Mehmet barışı seviyor
Mehmet Tarhan, tutukluluğunun sekizinci ayını yaşıyor. 8 Nisan’da asker kaçağı olduğu gerekçesiyle gözaltına alınan Mehmet, 27 Ekim 2001’de vicdani reddini açıklamıştı. Askeri Yargıtay, asker olduğunu kabul etmeyen Mehmet’e emre uymadığı suçlamasıyla açılan iki davadan verilen toplam dört yıl hapis cezası kararını 2 Kasım’da bozdu. Dosya, 15 Aralık’ta yeniden açılacak. Askeri Yargıtay, kararı bozma gerekçesinde, eşcinsel olup olmadığına dair bedensel muayene yaptırılmamış olmasını ve gerekirse mahkeme kararıyla zorla yaptırılması gerektiğini belirtiyor. Daha önce de eşcinselliği ile ilgili bir muayeneden geçmeyeceğini defalarca yineleyen Mehmet’in 15 Aralık’ta Sivas’ta görülecek dava kararına göre zorla fiziksel muayeneye tabi tutulması gündemde. TC uyruklu bir eşcinselin askerlikten muaf tutulması için psikolojik ve anal muayenelerden geçmesi ya da cinsel ilişki halindeyken çekilmiş film ya da fotoğrafını getirmesi gerekiyor.
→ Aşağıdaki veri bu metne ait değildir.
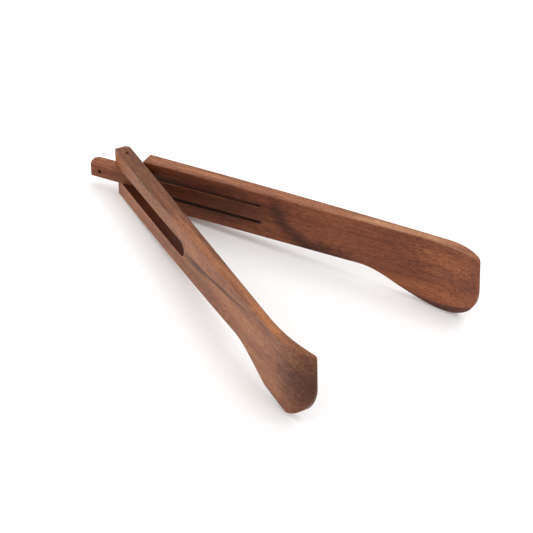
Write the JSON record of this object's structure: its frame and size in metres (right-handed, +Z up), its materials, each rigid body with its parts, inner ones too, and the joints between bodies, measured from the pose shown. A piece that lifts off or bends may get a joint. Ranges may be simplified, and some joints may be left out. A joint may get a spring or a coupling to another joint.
{
  "type": "spring loaded kitchen tongs",
  "caption": "Wooden kitchen tongs with flared scoop heads, a forked arm hinged on a steel pin and a sprung wooden tongue that pushes the arms open.",
  "frame": {"origin": "on the table under the centre of the open tongs' bounding box", "axes": "+Z up from the table, +X from the hinge towards the heads along the line midway between the two arms, +Y towards the sprung arm's side"},
  "size_m": [0.294, 0.1618, 0.058],
  "materials": {
    "arm_wood": "oiled satin, reddish brown with darker streaks",
    "tongue_wood": "oiled satin, reddish brown",
    "pin_steel": "plain ground steel"
  },
  "bodies": {
    "spring_arm": {"spring_arm": "arm_wood"},
    "spring_tongue": {"spring_tongue": "tongue_wood"},
    "fork_arm": {"fork_arm": "arm_wood", "hinge_pin": "pin_steel"}
  },
  "joints": [
    {"name": "tongue_flex", "type": "hinge", "parent": "spring_arm", "child": "spring_tongue", "pos_m": [-0.03052, 0.0247, 0.0258], "axis": [-0.0839, 0, 0.9965], "range_deg": [0, 6.03]},
    {"name": "arm_pivot", "type": "hinge", "parent": "spring_tongue", "child": "fork_arm", "pos_m": [-0.11951, -0.00019, 0.01811], "axis": [-0.0839, 0, 0.9965], "range_deg": [0, 27.4], "stiffness_Nm_per_rad": 2.5}
  ],
  "couplings": [
    {"joint": "tongue_flex", "follows": "arm_pivot", "ratio": 0.22}
  ]
}
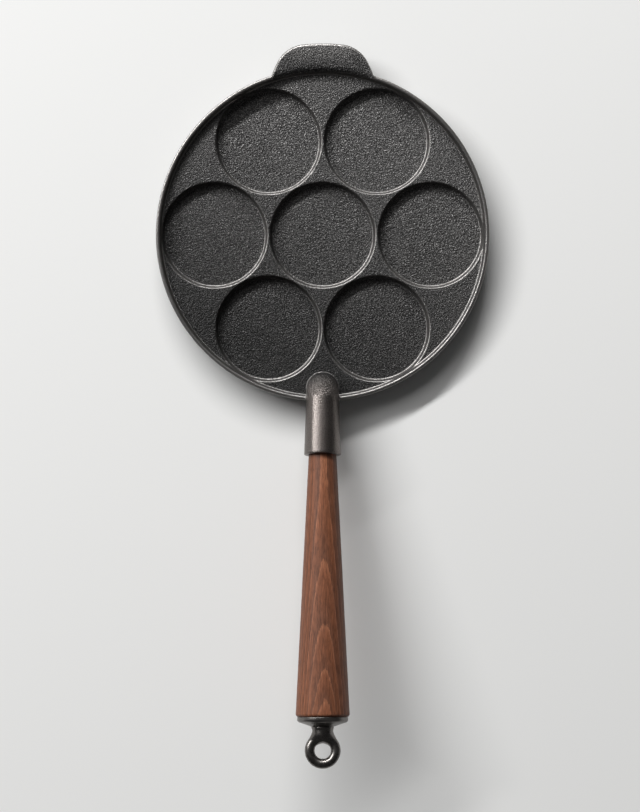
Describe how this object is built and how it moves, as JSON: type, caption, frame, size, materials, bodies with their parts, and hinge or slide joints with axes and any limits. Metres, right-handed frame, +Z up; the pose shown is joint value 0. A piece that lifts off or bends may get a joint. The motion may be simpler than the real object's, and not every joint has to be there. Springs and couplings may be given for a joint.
{
  "type": "pancake pan",
  "caption": "Round cast-iron pan with shallow round recesses for small pancakes, a short tab, and a wooden grip on a steel rod with an end cap and a hanging eye.",
  "frame": {"origin": "Centre of the pan's flat base, on the plane it stands on.", "axes": "+Z up, +Y from the centre to the tab, the handle along -Y rising 9 degrees, +X to the right when the handle points at the user."},
  "size_m": [0.23, 0.492, 0.0681],
  "materials": {
    "cast_iron": "seasoned sand-cast iron with a fine grain, smoother on the socket",
    "walnut": "oiled walnut, long grain",
    "zinc_steel": "plain zinc-plated threaded rod",
    "dark_steel": "dark burnished steel, smooth"
  },
  "bodies": {
    "pan": {"pan_casting": "cast_iron", "handle_grip": "walnut", "tie_rod": "zinc_steel"},
    "cap": {"end_cap": "dark_steel"},
    "eye": {"hanging_eye": "dark_steel"}
  },
  "joints": [
    {"name": "cap_slide", "type": "slide", "parent": "pan", "child": "cap", "axis": [0, -0.9877, 0.1564], "range_m": [0, 0.00625]},
    {"name": "eye_screw", "type": "hinge", "parent": "cap", "child": "eye", "pos_m": [0, -0.33334, 0.05158], "axis": [0, -0.9877, 0.1564], "range_deg": [0, 1800.2]}
  ],
  "couplings": [
    {"joint": "eye_screw", "follows": "cap_slide", "rad_per_m": 5026.5}
  ]
}
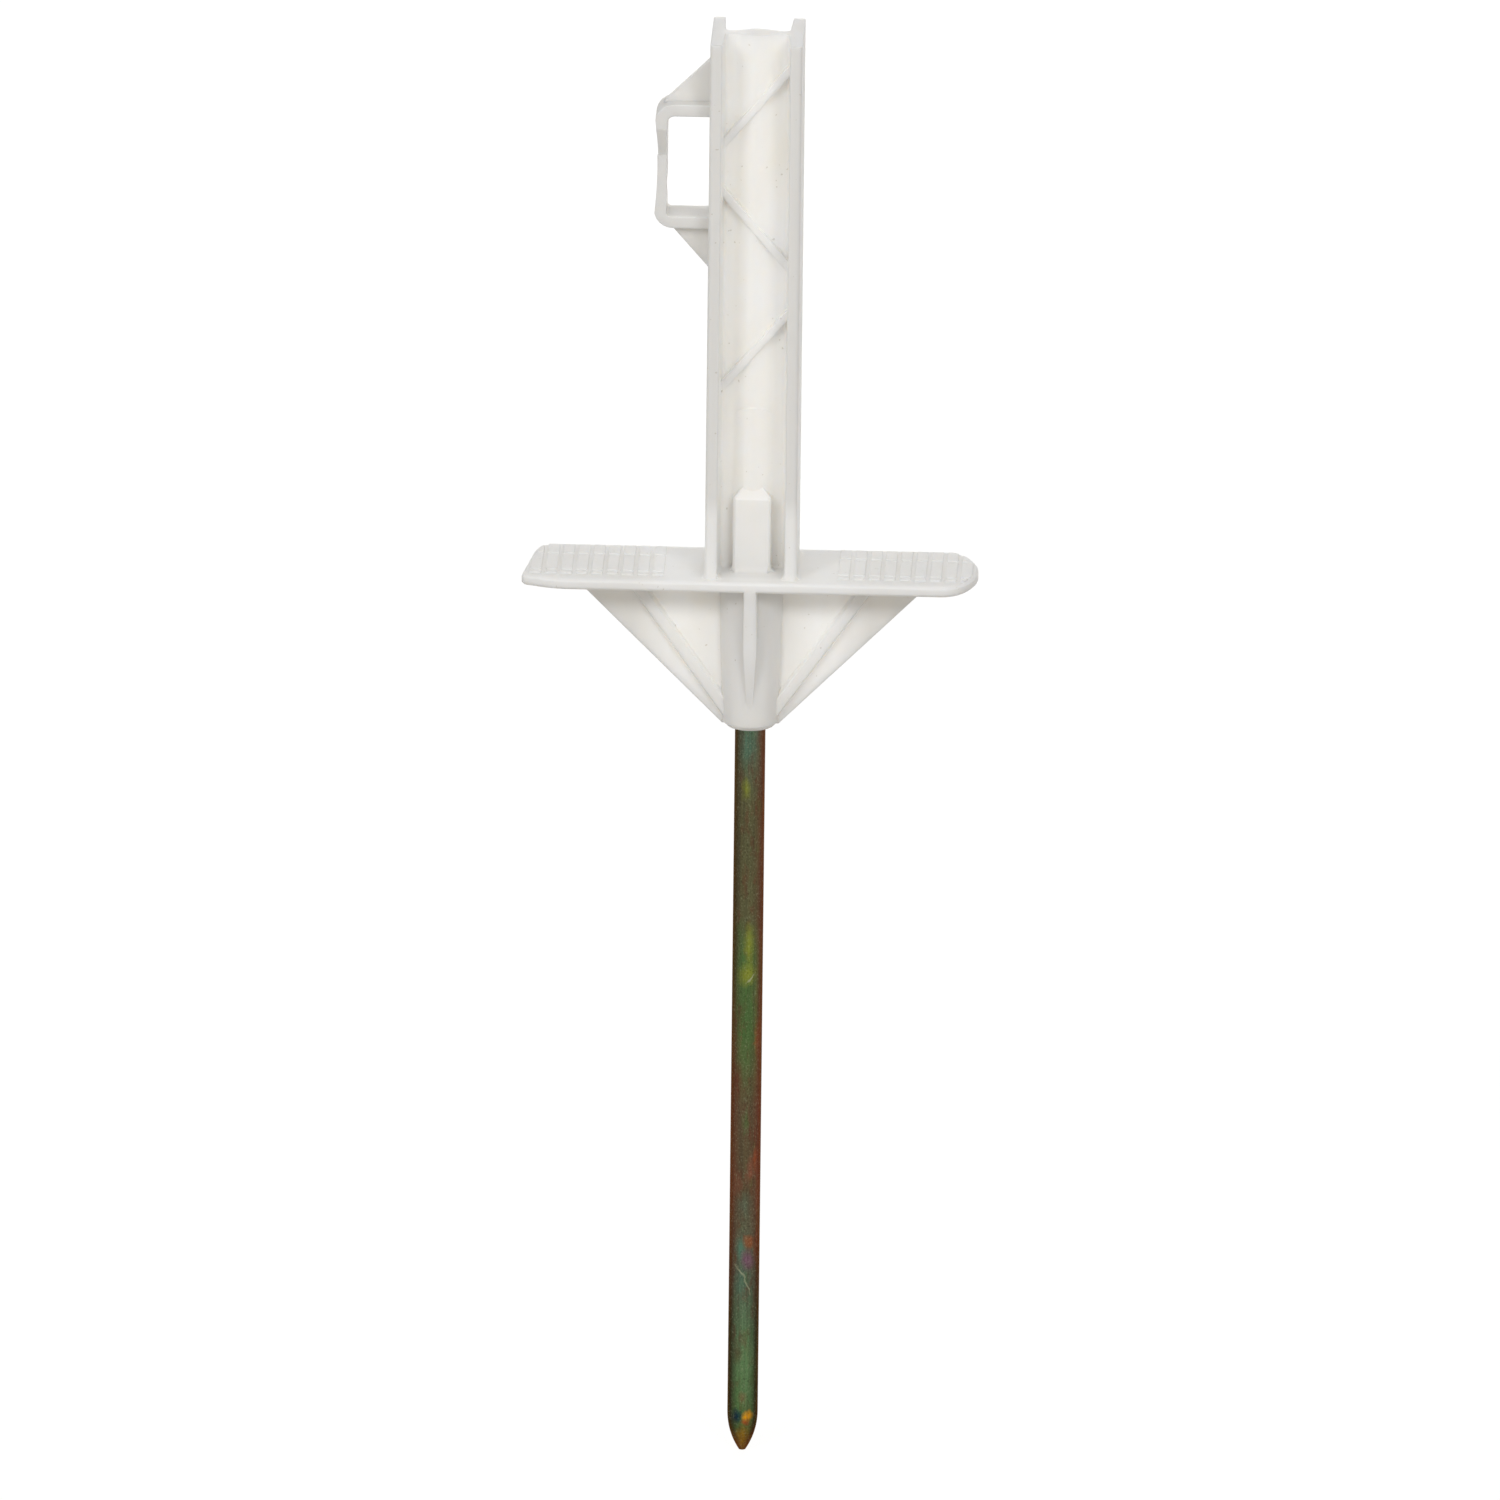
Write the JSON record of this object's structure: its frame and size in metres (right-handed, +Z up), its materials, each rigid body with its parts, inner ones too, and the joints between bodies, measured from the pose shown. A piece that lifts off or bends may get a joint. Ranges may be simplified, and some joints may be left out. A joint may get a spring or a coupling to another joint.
{
  "type": "step-in fence post",
  "caption": "Moulded white tread-in fence post: ribbed H-section, wire eye, treaded foot over ground webs, and a plated steel spike.",
  "frame": {"origin": "on the spike's axis, where the spike leaves the lower end of the moulding", "axes": "+Z up along the post, -Y the front of the channel and of the foot, -X the side of the wire eye"},
  "size_m": [0.119, 0.03, 0.3906],
  "materials": {
    "white_plastic": "satin moulded polypropylene, off-white",
    "plated_steel": "yellow passivated zinc plate, iridescent olive"
  },
  "bodies": {
    "root": {"moulded_post": "white_plastic", "ground_spike": "plated_steel"}
  },
  "joints": []
}
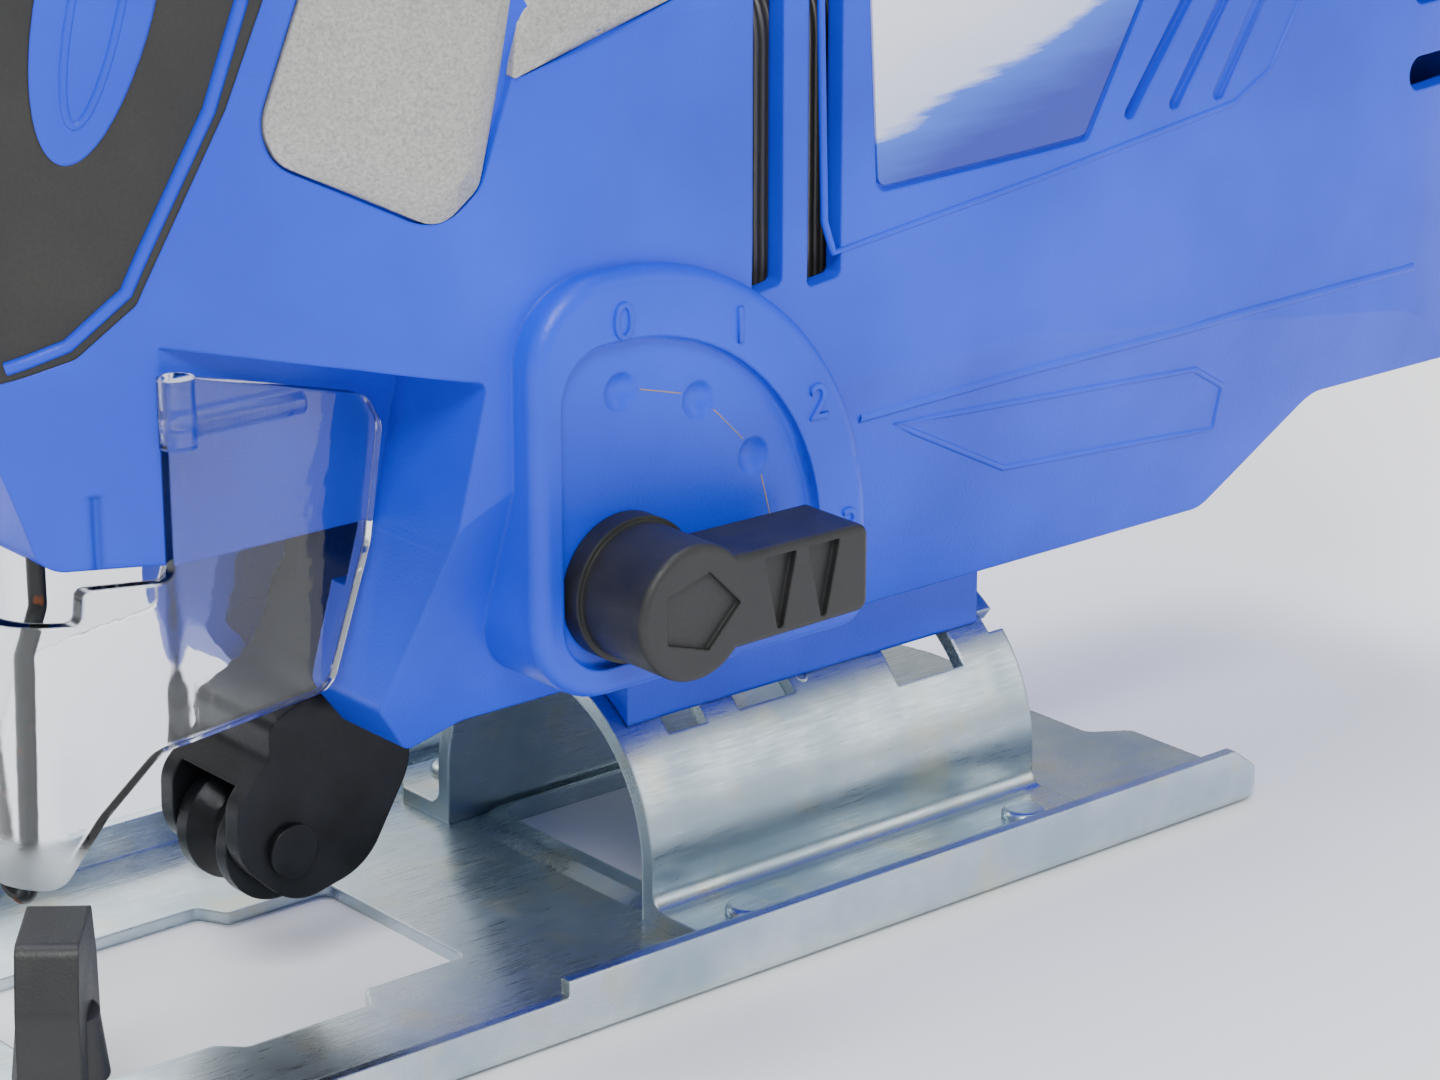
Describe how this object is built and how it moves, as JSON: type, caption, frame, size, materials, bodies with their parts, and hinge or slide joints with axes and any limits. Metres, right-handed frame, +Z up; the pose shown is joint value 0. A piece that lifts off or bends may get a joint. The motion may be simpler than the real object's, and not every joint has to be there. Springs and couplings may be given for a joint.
{
  "type": "jigsaw power tool",
  "caption": "Corded D-handle jigsaw with tilting pressed sole, half-round saddle, roller guide, orbital selector lever and clear blade guard",
  "frame": {"origin": "underside of the sole on the centre line, between the blade opening and the window", "axes": "+Z up, -X towards the nose and blade, -Y towards the tool's left side with the orbital lever"},
  "size_m": [0.2437, 0.086, 0.2084],
  "materials": {
    "body_blue": "satin moulded",
    "soft_black": "matte",
    "silver_paint": "sandblasted",
    "label_print": "gloss",
    "steel": "satin",
    "alloy": "cast",
    "zinc_steel": "zinc plated",
    "black_wire": "black oxide",
    "lamination": "stacked sheet",
    "copper": "enamelled wire",
    "black_plastic": "matte",
    "brass": "satin",
    "carbon": "matte",
    "clear_plastic": "clear moulded",
    "black_steel": "black oxide"
  },
  "bodies": {
    "housing": {"housing_left": "body_blue", "housing_right": "body_blue", "nose_rubber_left": "soft_black", "nose_rubber_right": "soft_black", "grip_rubber_left": "soft_black", "grip_rubber_right": "soft_black", "gear_cover_left": "silver_paint", "gear_cover_right": "silver_paint", "label_plates": "label_print", "housing_screws": "steel", "tilt_shoe": "body_blue", "clamp_plate": "zinc_steel", "finger_guard": "black_wire", "arm_pivot": "steel", "blade_guard": "clear_plastic", "stator_core": "lamination", "field_coils": "copper", "gear_frame": "alloy", "gear_pin": "steel", "front_bearing": "steel", "rear_bearing": "steel", "bearing_seat": "black_plastic", "brush_holders": "brass", "carbon_brushes": "carbon", "plunger_bushings": "brass", "switch_body": "black_plastic", "dial_axle": "steel", "cord_inlet": "black_plastic", "dust_duct": "black_plastic"},
    "sole": {"sole_plate": "zinc_steel", "saddle": "zinc_steel", "rivets": "zinc_steel", "wing_spring_left": "steel", "wing_spring_right": "steel"},
    "clamp_screw": {"clamp_screw": "steel"},
    "wing_screw_left": {"wing_screw_left": "black_plastic"},
    "wing_screw_right": {"wing_screw_right": "black_plastic"},
    "roller_arm": {"roller_arm": "black_steel", "roller_pin": "black_steel"},
    "roller": {"guide_roller": "black_steel"},
    "plunger": {"plunger": "steel", "blade_clamp": "steel"},
    "armature": {"armature_shaft": "steel", "armature_core": "lamination", "commutator": "copper", "fan": "black_plastic"},
    "gear": {"drive_gear": "steel", "counterweight": "steel"},
    "selector": {"orbital_knob": "black_plastic", "orbital_cam": "steel", "detent_ball": "steel"},
    "trigger": {"trigger": "black_plastic"},
    "lock_button": {"lock_button": "black_plastic"},
    "speed_dial": {"speed_dial": "black_plastic"}
  },
  "joints": [
    {"name": "sole_tilt", "type": "hinge", "parent": "housing", "child": "sole", "pos_m": [0, 0, 0.008], "axis": [1, 0, 0], "range_deg": [-45, 45]},
    {"name": "clamp_screw_turn", "type": "hinge", "parent": "housing", "child": "clamp_screw", "pos_m": [0.0595, 0, 0.02], "axis": [0, 0, 1], "continuous": true},
    {"name": "wing_left_turn", "type": "hinge", "parent": "sole", "child": "wing_screw_left", "pos_m": [-0.072, -0.029, 0.01], "axis": [0, 0, 1], "continuous": true},
    {"name": "wing_right_turn", "type": "hinge", "parent": "sole", "child": "wing_screw_right", "pos_m": [-0.072, 0.029, 0.01], "axis": [0, 0, 1], "continuous": true},
    {"name": "roller_swing", "type": "hinge", "parent": "housing", "child": "roller_arm", "pos_m": [-0.012, 0, 0.044], "axis": [0, 1, 0], "range_deg": [0, 5]},
    {"name": "roller_spin", "type": "hinge", "parent": "roller_arm", "child": "roller", "pos_m": [-0.0292, 0, 0.0182], "axis": [0, 1, 0], "continuous": true},
    {"name": "plunger_stroke", "type": "slide", "parent": "housing", "child": "plunger", "axis": [0, 0, 1], "range_m": [-0.018, 0]},
    {"name": "armature_spin", "type": "hinge", "parent": "housing", "child": "armature", "pos_m": [0.05, 0, 0.088], "axis": [1, 0, 0], "continuous": true},
    {"name": "gear_spin", "type": "hinge", "parent": "housing", "child": "gear", "pos_m": [-0.018, 0, 0.116], "axis": [1, 0, 0], "continuous": true},
    {"name": "selector_turn", "type": "hinge", "parent": "housing", "child": "selector", "pos_m": [-0.0035, -0.04, 0.051], "axis": [0, -1, 0], "range_deg": [0, 90]},
    {"name": "trigger_pull", "type": "slide", "parent": "housing", "child": "trigger", "axis": [0, 0, 1], "range_m": [0, 0.006], "stiffness_N_per_m": 800, "springref_m": -0.004},
    {"name": "lock_press", "type": "slide", "parent": "housing", "child": "lock_button", "axis": [0, 1, 0], "range_m": [0, 0.0025], "stiffness_N_per_m": 500, "springref_m": -0.002},
    {"name": "dial_turn", "type": "hinge", "parent": "housing", "child": "speed_dial", "pos_m": [0.077, 0, 0.1982], "axis": [0, 1, 0], "range_deg": [0, 270]}
  ],
  "couplings": [
    {"joint": "gear_spin", "follows": "armature_spin", "ratio": -0.21739}
  ]
}
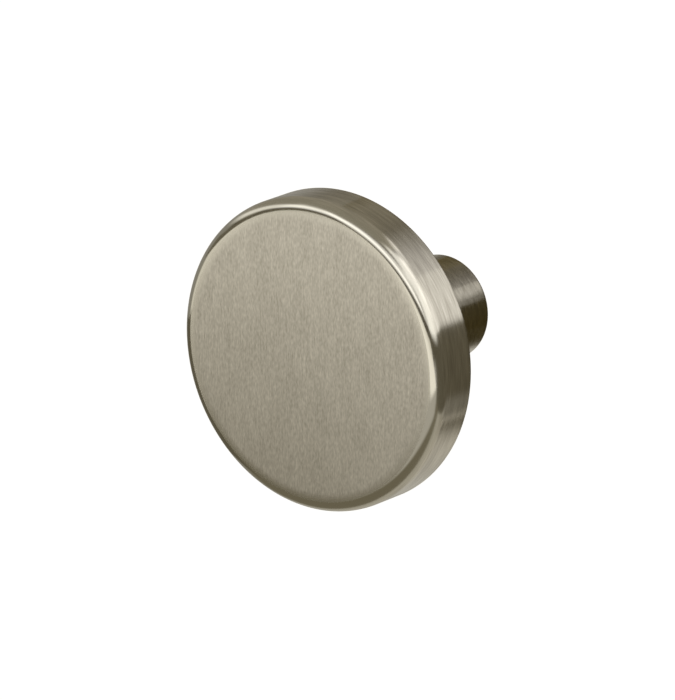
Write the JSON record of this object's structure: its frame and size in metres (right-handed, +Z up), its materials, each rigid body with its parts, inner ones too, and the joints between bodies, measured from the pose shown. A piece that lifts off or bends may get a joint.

Kurul, o amatör porno malzemesini görmeden olmuyor. Demokrasiye, insan haklarına, Avrupa’nın yollarına gönül vermişlerimiz bu konuda ne düşünüyor acaba?
Aktif bir antimilitarist olan Mehmet Tarhan, eşcinsel olmasından dolayı kendisine bir ‘hak’ gibi sunulan ‘çürük’raporunu, militarizmin kendi çürüklüğü olarak gördüğünü ve asla kabul etmeyeceğini söylemekten yılmıyor. “Sıradan herkes gibi farklıyım ve farklılıklarımı koruyabilmek için yürüyorum.
Ben seçimimi yılla
r önce yaptım. Bu, inandıklarımı ifade etmek ve inandığım gibi yaşamaktı. Hâlâ öyle” diyor. Bütün arkadaşları gibi, “Savaşları durdurmanın yolu onun insan kaynağını kurutmaktır” diyor.